Although it may be inspired to some extent by the EU’s 2021 proposal for an Artificial Intelligence Act (the EU Proposed AI Regulation),1 particularly insofar as both take a risk-based approach, it is also unlike the EU Proposed AI Regulation in various respects. For example, the EU Proposed AI Regulation applies to both the public and private sectors, and creates certain exceptions for public sector uses of AI (in particular, law enforcement). AIDA, on the other hand, excludes all Canadian federal government institutions and may be extended to exclude federal or provincial departments or agencies by regulation (AIDA s. 3). In addition, the EU Proposed AI Regulation sets out several specific prohibited AI practices, and sets out criteria for determining whether an AI system presents high, limited or minimal risks. AIDA, by contrast, sets out no specific prohibited practices and appears to contemplate a distinction only between high-risk systems and all other systems.
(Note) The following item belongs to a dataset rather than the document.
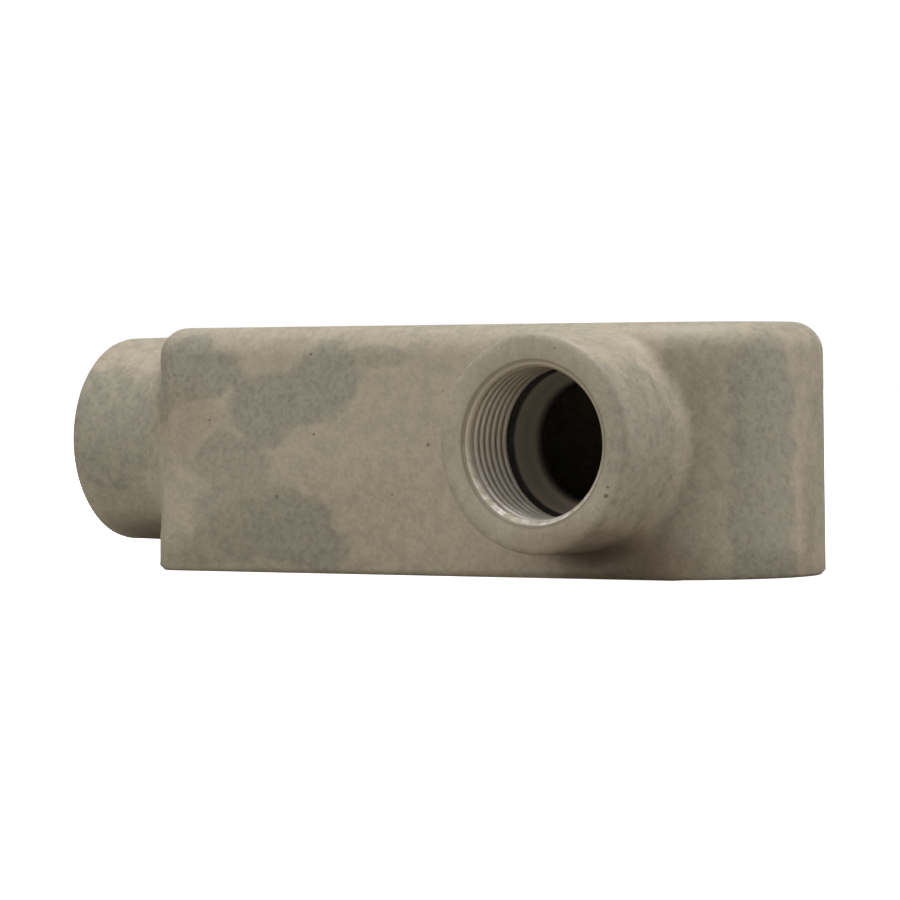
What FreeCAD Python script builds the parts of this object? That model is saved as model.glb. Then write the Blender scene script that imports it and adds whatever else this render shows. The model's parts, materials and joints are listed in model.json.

AIDA is also considerably less elaborate than the EU Proposed AI Regulation, although the relative simplicity may be only apparent: AIDA proposes to leave many salient matters to regulation, which, given the subject matter of the proposed law, may turn out to be quite complex.
Our general impression of AIDA is that it provides a flexible framework, given that many details will be set out in regulations, but also creates significant responsibilities both for developers of AI algorithms and models and for providers of data, which may have an unintended chilling effect on development and innovation. We look forward to the debates, deliberations in committee, and consultations that we expect to commence when Parliament resumes its activities this Fall.